William Hazelgrove, a novelist who does his writing in the attic of Oak Park’s Hemingway House, reacted to the World Trade Center attacks by writing an essay and posting it on the Web site, where he publishes a monthly column. John Weaver, who runs the literary site, was then inspired to solicit essays from other writers, and when he had more than 30 of them he suggested that Hazelgrove assemble a book.

When I talked to Hazelgrove the other day, he said that Scott Turow, Roger Ebert, Dave Barry, and Bob Greene had signed on and that he was after more big names, especially writers living in New York. “My agent said, ‘We can do this, but we’ve got to get the big writers,'” Hazelgrove told me. “Writing a novel’s a snap compared to this. First you have a blank wall of how to get hold of these people, then when you do you have to sound legitimate and not like some schmo with a crazy idea.”

But he said the Hemingway Foundation was helping him knock on doors, and the Ragdale Foundation had offered to do the same. “They’re going to get me Frank McCourt’s E-mail and phone number.

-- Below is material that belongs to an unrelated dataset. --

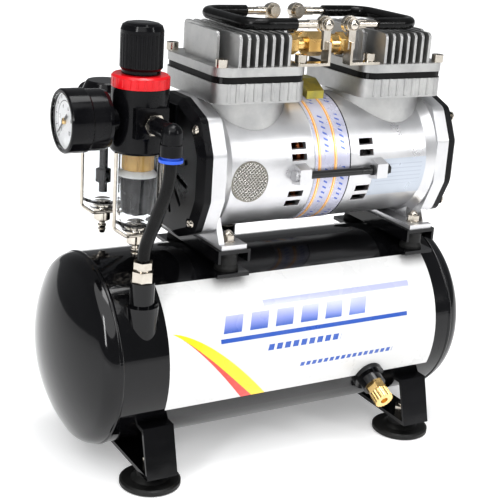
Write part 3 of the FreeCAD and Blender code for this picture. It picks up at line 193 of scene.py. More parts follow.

They’re going to get me Sara Paretsky. As a one-man band, it’s difficult.”

Hazelgrove said this week he received about 150 essays, far more than he could ever use, many of them arriving over the transom from unknown writers thanks to publicity he’d already got. He compared ones he’d read, in their “wondering and mournful quality,” to World War I poetry. “The language they used at the time didn’t do justice to seeing all these people die, so they came up with a new language. It should be a good book. It could be a profound book.”